Have you ever heard of the phrase “Do not feed the troll”? If not, you are either not working in social media or you are lucky enough to be under their radar. Most clients we work with encounter trolls from time to time, which is why we ant to share our troll the trolls 101.
What is a troll?
A troll is someone who participates in your social community in a disturbing way. Your social community is your digital platforms. This can be a fan on Facebook, a LinkedIn member – anyone who has access to your posts or tweets and an account on the respective platform.
The term troll derives from a practice in fishing where you pull a hook and line through the water, hoping for prey to bite.
What makes these users trolls is that they start or join a conversation and – no matter how hard you try to keep it professional and polite – deliberately disrupt the communication flow by starting arguments for the sake of being annoying.
What is their motivation?
Trolls can have different reasons to engage with you. It can be a dissappointing customer experience with your brand, a personal vendetta, sheer boredom or an unprofessional competitor in need of attention or funding. No matter what the reasons might be, trolls generally seek attention. Their intention is to cause trouble or harm instead of constructive discourse, which sets them apart from e.g. disappointed customers just trying to be heard.
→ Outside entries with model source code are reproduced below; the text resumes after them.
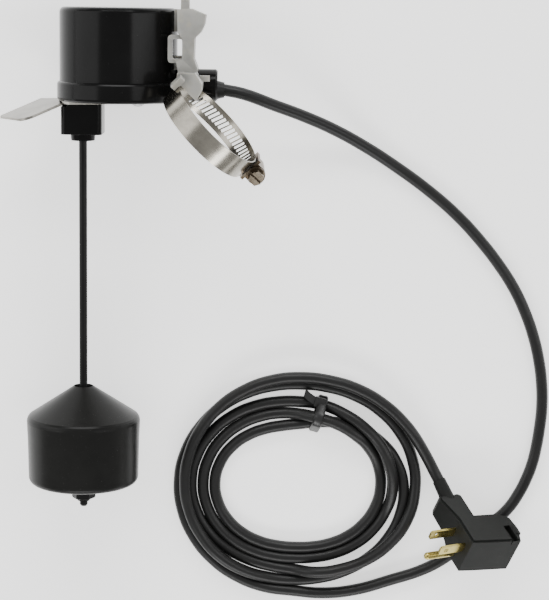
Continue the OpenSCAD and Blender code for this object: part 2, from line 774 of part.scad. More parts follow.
// Cable tie around the coil, with its lock block.
module cord_tie() {
    w = 9;
    t = 1.2;
    color(black_rubber) translate([coil_c[0], coil_c[1], coil_h + 0.1]) rotate([0, 0, tie_angle]) {
        translate([coil_inner_r + 3, -w / 2, 0]) cube([24, w, t]);
        translate([coil_outer_r - 14.6, -w / 2 - 1, 0]) cube([6, 7, 4.6]);
    }
}

// ---- Plug ----

// Outline of the plug seen from its flat top: blade face at x = 0, arm at the low end.
module plug_outline() {
    polygon([[0, 11.6], [0, -8], [4.2, -25], [3, -27.6], [-10.8, -28], [-12.8, -26], [-12.8, -9.4],
        [-29.6, -8], [-36.6, -3.4], [-37.8, 6], [-34, 15.6], [-10, 13]]);
}

// Outline of the plug seen from its end: thin arm at the left, full body at the right.
module plug_side() {
    polygon([[-30, -2], [-16, -7], [-9.5, -12], [-6, -15.6], [4.7, -plug_low], [20, -plug_low],
        [20, plug_high], [-30, plug_high]]);
}

plug_low = 17.4;
plug_high = 10.6;
rear_t = 5;
rear_face = plug_depth;
entry = plug_c + [-5.5, 20, -19];
entry_turn = [-110, 0, 27];

// Frame of the cord's entry: local Z out along the cord.
module in_entry() {
    translate(entry) rotate(entry_turn) children();
}

// Solid of the plug between two depths, with its long edges stepped in by a set amount.
module plug_solid(from, to, edge) {
    intersection() {
        translate([0, 0, -30]) linear_extrude(60) intersection() {
            plug_outline();
            translate([from, -40]) square([to - from, 80]);
        }
        translate([-60, 0, 0]) rotate([90, 0, 90]) linear_extrude(90) plug_side();
        union() {
            translate([-60, -60, -plug_low + edge]) cube([90, 90, plug_low + plug_high - 2 * edge]);
            translate([0, 0, -plug_low]) linear_extrude(plug_low + plug_high)
                offset(delta = -edge) plug_outline();
        }
    }
}

module plug_body() {
    color(plug_grey) difference() {
        plug_shell();
        in_entry() translate([0, 0, -7.1]) cylinder(d = 9.7, h = 20, $fn = 48);
        in_entry() translate([0, 0, -18]) cylinder(d = bore_d, h = 20, $fn = 48);
    }
}

module plug_shell() {
    in_plug() difference() {
        plug_solid(-rear_face + rear_t, 10, 1.2);
        for (s = [-1, 1]) translate([-11.2, s * blade_gap / 2 - 0.78, -3.3]) cube([20, 1.56, 6.6]);
        translate([-11.2, 0, -pin_drop]) rotate([0, 90, 0]) cylinder(d = 4.2, h = 30, $fn = 48);
        for (s = [-1, 1]) translate([-rear_face + rear_t - eps, s * blade_gap / 2 - 2.2, -4]) cube([9, 4.4, 8]);
        translate([-rear_face + rear_t - 1, 3, 6.6]) cube([5.4, 12, 10]);
        translate([-rear_face + rear_t - eps, 0, -pin_drop + 1]) rotate([0, 90, 0]) cylinder(d = 7, h = 9, $fn = 48);
    }
}

// Receptacle face on the back of the plug, with its two slots and ground hole.
module plug_rear() {
    color(plug_grey) in_plug() difference() {
        union() {
            plug_solid(-60, -rear_face + rear_t - 0.05, 1.2);
            translate([-rear_face + 2.5, 3.4, 9.2]) rotate([-90, 0, 0]) cylinder(d = 4.8, h = 6.8, $fn = 32);
        }
        for (s = [-1, 1]) translate([-60, s * blade_gap / 2 - 1, -3.6]) cube([40, 2, 7.2]);
        translate([-60, 0, -pin_drop + 1]) rotate([0, 90, 0]) cylinder(r = 2.6, h = 40, $fn = 48);
    }
}

// Tapered sleeve where the cord enters the plug's arm.
module plug_sleeve() {
    l = 20;
    color(plug_grey) in_entry() translate([0, 0, -7]) difference() {
        cylinder(d1 = 9.6, d2 = 8.2, h = l, $fn = 48);
        translate([0, 0, -1]) cylinder(d = bore_d, h = l + 2, $fn = 48);
    }
}

module plug_blades() {
    w = 6.35;
    t = 1.5;
    color(brass) in_plug() for (s = [-1, 1]) translate([0, s * blade_gap / 2 - t / 2, 0]) difference() {
        union() {
            translate([-11, 0, -w / 2]) cube([11 + blade_l - 1.5, t, w]);
            translate([blade_l - 1.5 - eps, 0, -w / 2 + 1.4]) cube([1.5 + eps, t, w - 2.8]);
            for (q = [-1, 1]) translate([blade_l - 1.5, t, q * (w / 2 - 1.5)])
                rotate([90, 0, 0]) cylinder(r = 1.5, h = t, $fn = 24);
        }
        translate([blade_l - 4.6, 3, 0]) rotate([90, 0, 0]) cylinder(d = 3.2, h = 6, $fn = 32);
    }
}

module ground_pin() {
    r = 2.38;
    color(brass) in_plug() translate([0, 0, -pin_drop]) rotate([0, 90, 0]) union() {
        translate([0, 0, 0.05]) cylinder(r = r, h = pin_l - r - 0.05, $fn = 48);
        translate([0, 0, -11]) cylinder(r = r - 0.3, h = 12, $fn = 48);
        translate([0, 0, pin_l - r]) rotate_extrude($fn = 48) polygon(concat([[0, -eps]],
            [for (a = [0 : 15 : 90]) [r * cos(a), r * sin(a)]]));
    }
}

module socket_contacts() {
    color(brass) in_plug() {
        for (s = [-1, 1]) for (q = [-1, 1])
            translate([-rear_face + rear_t + 0.2, s * blade_gap / 2 + q * 1.5 - 0.3, -3.4]) cube([7, 0.6, 6.8]);
        translate([-rear_face + rear_t + 0.2, 0, -pin_drop + 1]) rotate([0, 90, 0]) tube(6.4, 5.2, 7, $fn = 48);
    }
}

housing_shell();
housing_base();
base_gasket();
base_screws();
mounting_plate();
plate_screw();
plate_nut();
neck_block();
rod_bush();
rod_wiper();
float_rod();
rod_collar();
rod_end_stop();
rod_push_nut();
return_spring();
float_cone_half();
float_cup_half();
float_tube();
switch_frame();
frame_screws();
switch_body();
switch_screws();
switch_plunger();
switch_lever();
lever_pin();
switch_terminals();
lead_wires();
cord_gland();
gland_nut();
strain_relief();
pipe_bracket();
bracket_screws();
clamp_band();
worm_housing();
clamp_screw();
cord_run();
cord_coil();
cord_tail();
cord_tie();
plug_body();
plug_rear();
plug_sleeve();
plug_blades();
ground_pin();
socket_contacts();
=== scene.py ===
"""Looks of a float switch with its pipe bracket, hose clamp, cord and piggyback plug."""
import bmesh
import bpy
import json
import math
from mathutils import Matrix, Vector


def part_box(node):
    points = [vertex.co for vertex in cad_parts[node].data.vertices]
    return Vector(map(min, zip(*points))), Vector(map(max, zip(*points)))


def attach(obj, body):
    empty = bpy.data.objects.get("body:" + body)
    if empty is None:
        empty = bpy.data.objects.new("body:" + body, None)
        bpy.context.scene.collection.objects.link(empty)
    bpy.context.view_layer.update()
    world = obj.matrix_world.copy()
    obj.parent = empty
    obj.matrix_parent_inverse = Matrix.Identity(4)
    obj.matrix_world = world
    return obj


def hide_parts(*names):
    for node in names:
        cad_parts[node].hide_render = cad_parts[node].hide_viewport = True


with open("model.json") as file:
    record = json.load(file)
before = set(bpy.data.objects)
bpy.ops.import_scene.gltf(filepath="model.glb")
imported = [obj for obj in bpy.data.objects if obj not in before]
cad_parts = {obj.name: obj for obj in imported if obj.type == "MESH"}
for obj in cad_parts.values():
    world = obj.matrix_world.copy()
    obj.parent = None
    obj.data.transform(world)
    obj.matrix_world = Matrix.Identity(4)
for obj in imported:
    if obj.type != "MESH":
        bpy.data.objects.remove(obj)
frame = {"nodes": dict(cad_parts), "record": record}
nodes = frame["nodes"]
frame_body = {node: body for body, members in frame["record"]["behaviour"]["bodies"].items()
              for node in members}
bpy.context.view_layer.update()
MM = 0.001


# ---- Camera ----

CAMERA_AT = (0.0866, 0.15515, 1.1)
CAMERA_TILT = math.radians(9.55)
CAMERA_ROLL = math.radians(0.9)


def make_camera():
    """Camera that looks down at the table, tilted towards the float and rolled a little."""
    ahead = Vector((0, -math.sin(CAMERA_TILT), -math.cos(CAMERA_TILT)))
    level_right = Vector((1, 0, 0))
    level_up = Vector((0, math.cos(CAMERA_TILT), -math.sin(CAMERA_TILT)))
    right = math.cos(CAMERA_ROLL) * level_right + math.sin(CAMERA_ROLL) * level_up
    up = math.cos(CAMERA_ROLL) * level_up - math.sin(CAMERA_ROLL) * level_right
    data = bpy.data.cameras.new("camera")
    data.lens = 108
    data.sensor_width = 36
    data.clip_start = 0.05
    data.clip_end = 20
    cam = bpy.data.objects.new("camera", data)
    bpy.context.scene.collection.objects.link(cam)
    turn = Matrix((right, up, -ahead)).transposed().to_4x4()
    cam.matrix_world = Matrix.Translation(CAMERA_AT) @ turn
    bpy.context.scene.camera = cam


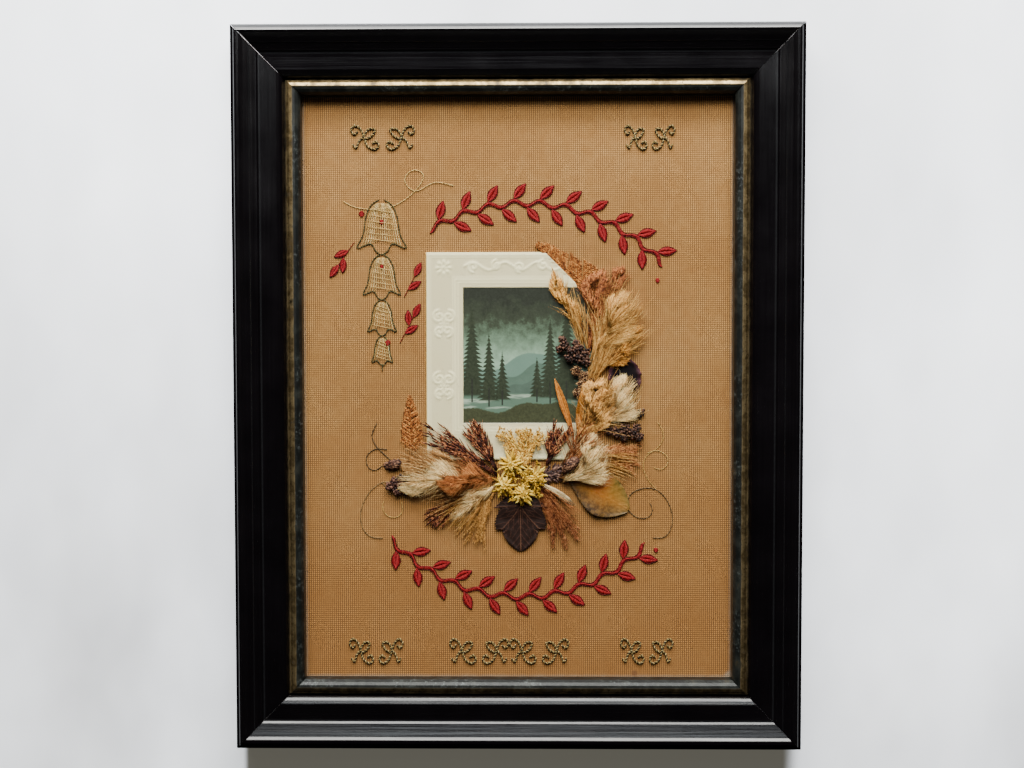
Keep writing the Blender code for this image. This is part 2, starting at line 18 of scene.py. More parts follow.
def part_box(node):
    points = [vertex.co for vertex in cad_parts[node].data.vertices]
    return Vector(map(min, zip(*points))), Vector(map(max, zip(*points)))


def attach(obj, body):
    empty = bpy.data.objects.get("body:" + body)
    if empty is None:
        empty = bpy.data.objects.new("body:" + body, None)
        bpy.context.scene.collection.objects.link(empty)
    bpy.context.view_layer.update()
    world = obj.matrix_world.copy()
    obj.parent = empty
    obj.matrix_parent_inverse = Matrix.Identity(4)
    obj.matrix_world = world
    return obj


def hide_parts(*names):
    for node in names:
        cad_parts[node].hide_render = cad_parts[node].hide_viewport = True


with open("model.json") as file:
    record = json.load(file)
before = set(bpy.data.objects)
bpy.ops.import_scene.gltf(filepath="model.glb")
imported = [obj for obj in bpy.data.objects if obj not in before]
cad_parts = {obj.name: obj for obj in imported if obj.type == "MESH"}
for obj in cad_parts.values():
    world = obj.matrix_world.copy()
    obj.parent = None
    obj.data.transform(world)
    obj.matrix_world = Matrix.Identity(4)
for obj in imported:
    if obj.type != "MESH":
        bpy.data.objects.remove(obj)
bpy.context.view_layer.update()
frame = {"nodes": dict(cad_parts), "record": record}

MM = 0.001
FRONT = np.array((0.0, -1.0, 0.0))

# The camera, solved from the frame's corners in the photograph
IMAGE_WIDE = 1024
SENSOR_WIDE = 36.0
FOCAL_PIXELS = 1158.6
CAMERA_PLACE = (6.07, -791.33, 32.0)
CAMERA_TURNS = ((90.0, "X"), (-0.076, "Z"), (0.725, "Y"), (-2.091, "X"))

# Sizes read from the frame
HALF_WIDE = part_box("rail_right")[1].x / MM
HALF_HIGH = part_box("rail_top")[1].z / MM
GROUND_FRONT = -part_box("stitched_ground")[0].y / MM
GROUND_BACK = -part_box("stitched_ground")[1].y / MM
CARD_FRONT = -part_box("picture_card")[0].y / MM
CARD_BACK = -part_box("picture_card")[1].y / MM

# Places in from the frame's outer edge: the sight, and the slip's outer edge and middle
SIGHT = 45.0
SLIP_EDGE = 35.9
BEAD_MIDDLE = 39.8
# Bands of the moulding, in from its outer edge: where it is matt, rubbed or dusty
RIM = 3.4
LOW_RIM = 7.8
SHOULDER = (5.2, 9.3)
FILLET = (13.1, 17.4)
DUSTY_GROOVES = (13.0, 19.0)
COVE = (17.6, 30.4)
# The height off the wall over which the polish is chipped
CHIPPED_ABOVE = 20.0
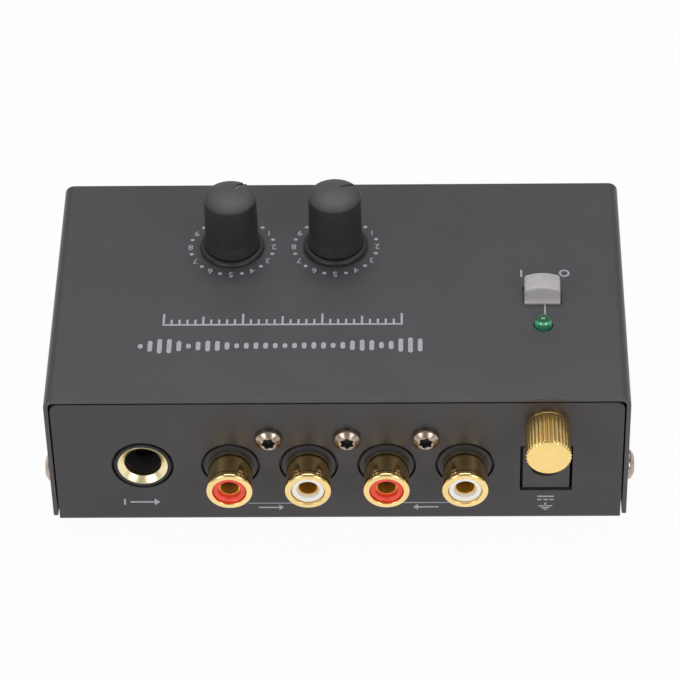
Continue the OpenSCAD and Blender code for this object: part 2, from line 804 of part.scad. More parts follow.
module jack_ferrule() color([0.85, 0.68, 0.35]) place() on_panel(jack_x, jack_z) difference() {
    bar(jack_ferrule_d / 2, jack_nose_reach - jack_ferrule_l, jack_nose_reach);
    bar(jack_bore_d / 2, jack_nose_reach - jack_ferrule_l - eps, jack_nose_reach + eps);
    translate([0, 0, jack_nose_reach - jack_bevel])
        cylinder(r1 = jack_bore_d / 2, r2 = jack_ferrule_d / 2 - 0.1, h = jack_bevel + 0.01);
}

// A leaf spring: it lies along its slot's outer wall and bends in to touch the plug.
module jack_leaf(length, tip_x) {
    wall_x = jack_slot_reach - slip;
    end_x = wall_x - 1.5 * leaf_t;
    rotate([90, 0, 0]) linear_extrude(height = leaf_w, center = true) polygon([
        [wall_x, 0], [wall_x, 0.2 * length], [tip_x + leaf_t, 0.55 * length],
        [end_x, 0.95 * length], [end_x - leaf_t, 0.95 * length], [tip_x, 0.55 * length],
        [wall_x - leaf_t, 0.2 * length], [wall_x - leaf_t, 0]
    ]);
}

module jack_contacts() color([0.8, 0.78, 0.7]) place() on_panel(jack_x, jack_z)
    for (a = [-90, 90]) rotate(a) translate([0, 0, jack_slot_z])
        jack_leaf(jack_slot_l - leaf_t, jack_bore_d / 2 - leaf_press);

// DC socket ---------------------------------------------------------------------

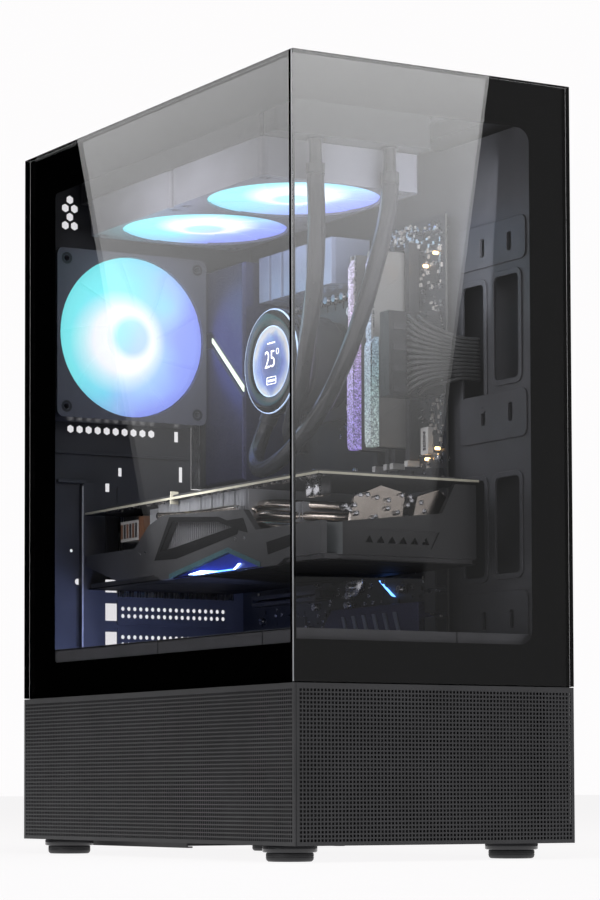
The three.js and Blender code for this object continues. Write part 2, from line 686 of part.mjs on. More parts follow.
add('motherboard', motherboard(), MATERIALS.board);
add('port_cover', portCover(), MATERIALS.alloy);
add('port_block', portBlock(), MATERIALS.bareSteel);
add('regulator_heatsink', regulatorHeatsink(), MATERIALS.alloy);
add('chipset_heatsink', chipsetHeatsink(), MATERIALS.alloy);
MEMORY_Y.forEach((y, i) => add(`memory_module_${i + 1}`, memoryModule(y), MATERIALS.memory));
add('board_power_cable', boardCable(), MATERIALS.sleeve);

add('card_board', cardBoard(), MATERIALS.board);
add('card_backplate', cardBackplate(), MATERIALS.alloy);
add('card_heatsink', cardHeatsink(), MATERIALS.alloy);
add('card_shroud', cardShroud(), MATERIALS.plastic);
add('card_bracket', cardBracket(), MATERIALS.bareSteel);
CARD_FAN_Y.forEach((y, i) => add(`card_fan_${i + 1}`, rotor(CARD_ROTOR), MATERIALS.plastic, [0, y, 194.5]));
Array.from({ length: SLOT_COUNT }, (_, number) => number)
  .filter((number) => !CARD_SLOTS.includes(number))
  .forEach((number, i) => add(`slot_cover_${i + 1}`, slotCover(number), MATERIALS.steel));
add('slot_screw_cover', slotScrewCover(), MATERIALS.steel);

add('psu_case', supplyCase(), MATERIALS.steel);
add('psu_fan', rotor(SUPPLY_ROTOR), MATERIALS.plastic, [-1, SUPPLY_FAN_Y, 24]);
add('psu_switch', switchRocker(), MATERIALS.gloss, [SWITCH.x, REAR_INNER - GAP, SWITCH.z]);
add('psu_inlet', powerInlet(), MATERIALS.plastic);

add('drive_cage', driveCage(), MATERIALS.steel);
add('hard_drive', hardDrive(), MATERIALS.bareSteel);

export default group;
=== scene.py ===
"""The looks of the desktop computer tower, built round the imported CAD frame.

Shapes are gathered in millimetres and become Blender meshes in metres. +Z is up, the front glass faces -Y and
the side glass faces -X.
"""

import math
import random

import bmesh
import bpy
from mathutils import Matrix, Vector
from mathutils.geometry import delaunay_2d_cdt


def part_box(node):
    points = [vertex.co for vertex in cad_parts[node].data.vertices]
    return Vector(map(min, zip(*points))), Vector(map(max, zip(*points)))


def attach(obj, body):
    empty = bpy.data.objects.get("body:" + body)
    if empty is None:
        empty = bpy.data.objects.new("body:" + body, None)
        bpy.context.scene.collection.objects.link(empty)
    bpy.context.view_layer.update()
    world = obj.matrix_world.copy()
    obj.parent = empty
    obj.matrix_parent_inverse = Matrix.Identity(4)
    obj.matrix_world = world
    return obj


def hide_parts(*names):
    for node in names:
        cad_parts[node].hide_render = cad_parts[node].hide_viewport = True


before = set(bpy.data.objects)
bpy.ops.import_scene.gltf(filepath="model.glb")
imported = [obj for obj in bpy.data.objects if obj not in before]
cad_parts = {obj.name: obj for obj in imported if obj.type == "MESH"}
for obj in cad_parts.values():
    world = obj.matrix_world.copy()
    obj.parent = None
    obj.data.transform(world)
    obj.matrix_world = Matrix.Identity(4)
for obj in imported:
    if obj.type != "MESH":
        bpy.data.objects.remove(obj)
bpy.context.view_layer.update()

MM = 0.001
CASE = "chassis"
LIFT = 0.05  # how far a thin layer stands off the face it lies on

CAMERA_PLACE = (-1.01375, -1.71277, 0.04213)
CAMERA_YAW = -0.51719
CAMERA_PITCH = 0.05437
CAMERA_ROLL = -0.0019
CAMERA_LENS = 119.29
CAMERA_SHIFT = (0.0778, 0.2)
SENSOR_WIDTH = 36
BACKDROP = (0.985, 0.975, 0.98, 1)
FLOOR_REACH = 30
SOFTBOX_LEVELS = [(0.0, 0.0), (0.12, 0.08), (0.3, 0.24), (0.5, 0.5), (0.72, 0.95), (1.0, 1.0)]
LAMP_BLUE = (0.4, 0.5, 1.0)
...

How can you handle a troll?
This is a tough one. As a rule of thumb, we recommend to stay calm at first. Do not delete comments unless they are clearly below the line. Ignore these comments and wait. If the troll does not stop without you giving him any reason to harrass you, try to lead them off your platforms. This can be a direct message, an email, a call – you name it. Just try to calm them down, find out what the actual problem is and get it solved. And please – by all means – try to stay diplomatic, meet them with kindness and take them seriously. They might turn into customers or brand advocates after all.
What if nothing helps?
Some trolls do not want to settle an argument. they want to keep it up and public. Legal point of view aside (you can definitely be sued for trolling resp. for your statements in case they are unlawful), social networks have mechanisms in place that allow you to handle a troll. You can delete comments, block the trolls, report them so they get ultimately kicked off the platform (and thus their stage).
How to really troll the trolls
No matter what you do – if you really want to troll the trolls you should not feed them to give them public space. Ignore them patiently until they are shut off by either the platform, your lawyers or the community itself.